WHAT YOU WILL DO
Each line from the one containing "for item in" through the one containing "record = json.load(file)" is to be retyped exactly, both end lines included, and all other lines left out.

RECORDED DATA
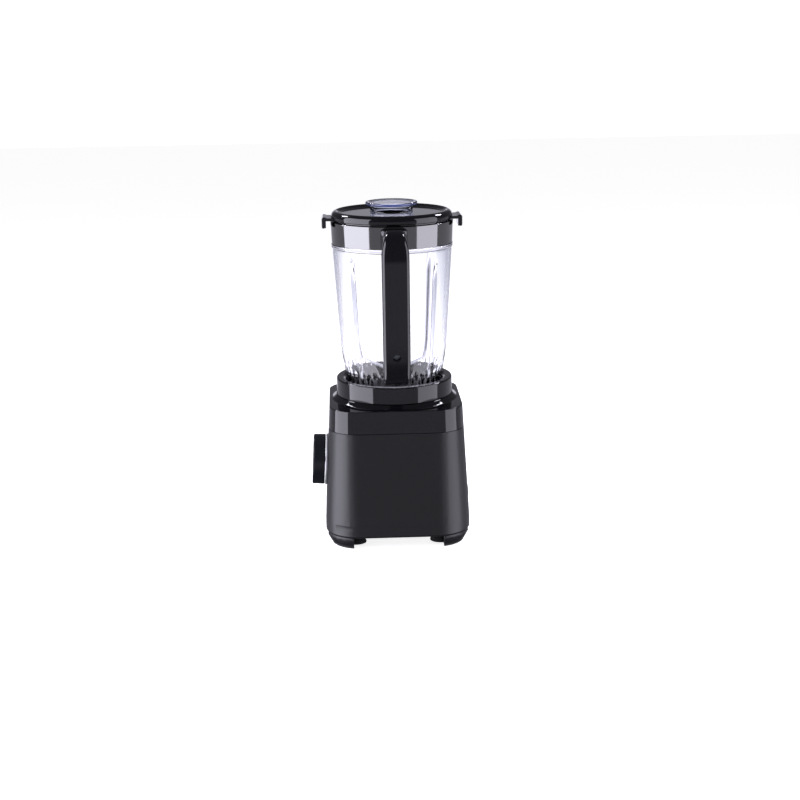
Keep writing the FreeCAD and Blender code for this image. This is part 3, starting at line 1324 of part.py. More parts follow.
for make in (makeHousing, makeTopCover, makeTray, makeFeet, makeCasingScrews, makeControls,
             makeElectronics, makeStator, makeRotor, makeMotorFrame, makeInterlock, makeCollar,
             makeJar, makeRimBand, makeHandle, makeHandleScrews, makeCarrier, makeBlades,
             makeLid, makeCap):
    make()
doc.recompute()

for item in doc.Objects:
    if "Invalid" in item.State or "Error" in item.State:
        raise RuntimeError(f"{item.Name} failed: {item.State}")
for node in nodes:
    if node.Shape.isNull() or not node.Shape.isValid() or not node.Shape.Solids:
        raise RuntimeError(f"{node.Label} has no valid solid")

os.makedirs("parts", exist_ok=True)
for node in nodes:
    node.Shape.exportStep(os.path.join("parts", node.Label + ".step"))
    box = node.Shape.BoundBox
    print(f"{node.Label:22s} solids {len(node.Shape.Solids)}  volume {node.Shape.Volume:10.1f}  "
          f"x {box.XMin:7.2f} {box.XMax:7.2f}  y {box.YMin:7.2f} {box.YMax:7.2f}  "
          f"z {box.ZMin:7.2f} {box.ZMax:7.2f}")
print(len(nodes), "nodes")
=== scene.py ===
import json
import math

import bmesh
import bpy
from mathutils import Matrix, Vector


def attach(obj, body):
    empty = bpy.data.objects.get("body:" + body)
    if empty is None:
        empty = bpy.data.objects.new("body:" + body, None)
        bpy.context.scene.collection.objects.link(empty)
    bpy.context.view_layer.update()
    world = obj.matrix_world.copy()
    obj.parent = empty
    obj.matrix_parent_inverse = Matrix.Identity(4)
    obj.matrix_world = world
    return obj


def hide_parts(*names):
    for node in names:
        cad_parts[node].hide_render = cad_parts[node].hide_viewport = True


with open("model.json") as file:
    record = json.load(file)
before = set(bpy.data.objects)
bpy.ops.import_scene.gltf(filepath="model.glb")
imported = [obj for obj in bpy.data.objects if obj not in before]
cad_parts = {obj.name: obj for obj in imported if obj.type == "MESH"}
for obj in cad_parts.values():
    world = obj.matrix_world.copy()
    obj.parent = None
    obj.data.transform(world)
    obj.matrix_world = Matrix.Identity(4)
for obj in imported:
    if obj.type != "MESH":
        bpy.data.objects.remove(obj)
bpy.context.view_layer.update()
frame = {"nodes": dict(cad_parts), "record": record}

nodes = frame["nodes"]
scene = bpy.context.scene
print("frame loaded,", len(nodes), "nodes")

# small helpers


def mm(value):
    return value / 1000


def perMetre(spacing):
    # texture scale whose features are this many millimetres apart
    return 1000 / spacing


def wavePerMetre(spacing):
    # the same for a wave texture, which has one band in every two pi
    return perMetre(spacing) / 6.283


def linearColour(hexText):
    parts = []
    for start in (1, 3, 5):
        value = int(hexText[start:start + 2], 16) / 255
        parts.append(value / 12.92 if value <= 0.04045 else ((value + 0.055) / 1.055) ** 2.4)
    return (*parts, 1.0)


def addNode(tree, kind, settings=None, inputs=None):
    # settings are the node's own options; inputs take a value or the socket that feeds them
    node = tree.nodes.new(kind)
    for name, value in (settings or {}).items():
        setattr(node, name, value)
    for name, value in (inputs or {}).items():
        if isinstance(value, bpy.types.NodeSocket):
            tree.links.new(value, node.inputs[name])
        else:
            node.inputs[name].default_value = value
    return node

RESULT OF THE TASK
for item in doc.Objects:
    if "Invalid" in item.State or "Error" in item.State:
        raise RuntimeError(f"{item.Name} failed: {item.State}")
for node in nodes:
    if node.Shape.isNull() or not node.Shape.isValid() or not node.Shape.Solids:
        raise RuntimeError(f"{node.Label} has no valid solid")

os.makedirs("parts", exist_ok=True)
for node in nodes:
    node.Shape.exportStep(os.path.join("parts", node.Label + ".step"))
    box = node.Shape.BoundBox
    print(f"{node.Label:22s} solids {len(node.Shape.Solids)}  volume {node.Shape.Volume:10.1f}  "
          f"x {box.XMin:7.2f} {box.XMax:7.2f}  y {box.YMin:7.2f} {box.YMax:7.2f}  "
          f"z {box.ZMin:7.2f} {box.ZMax:7.2f}")
print(len(nodes), "nodes")
=== scene.py ===
import json
import math

import bmesh
import bpy
from mathutils import Matrix, Vector


def attach(obj, body):
    empty = bpy.data.objects.get("body:" + body)
    if empty is None:
        empty = bpy.data.objects.new("body:" + body, None)
        bpy.context.scene.collection.objects.link(empty)
    bpy.context.view_layer.update()
    world = obj.matrix_world.copy()
    obj.parent = empty
    obj.matrix_parent_inverse = Matrix.Identity(4)
    obj.matrix_world = world
    return obj


def hide_parts(*names):
    for node in names:
        cad_parts[node].hide_render = cad_parts[node].hide_viewport = True


with open("model.json") as file:
    record = json.load(file)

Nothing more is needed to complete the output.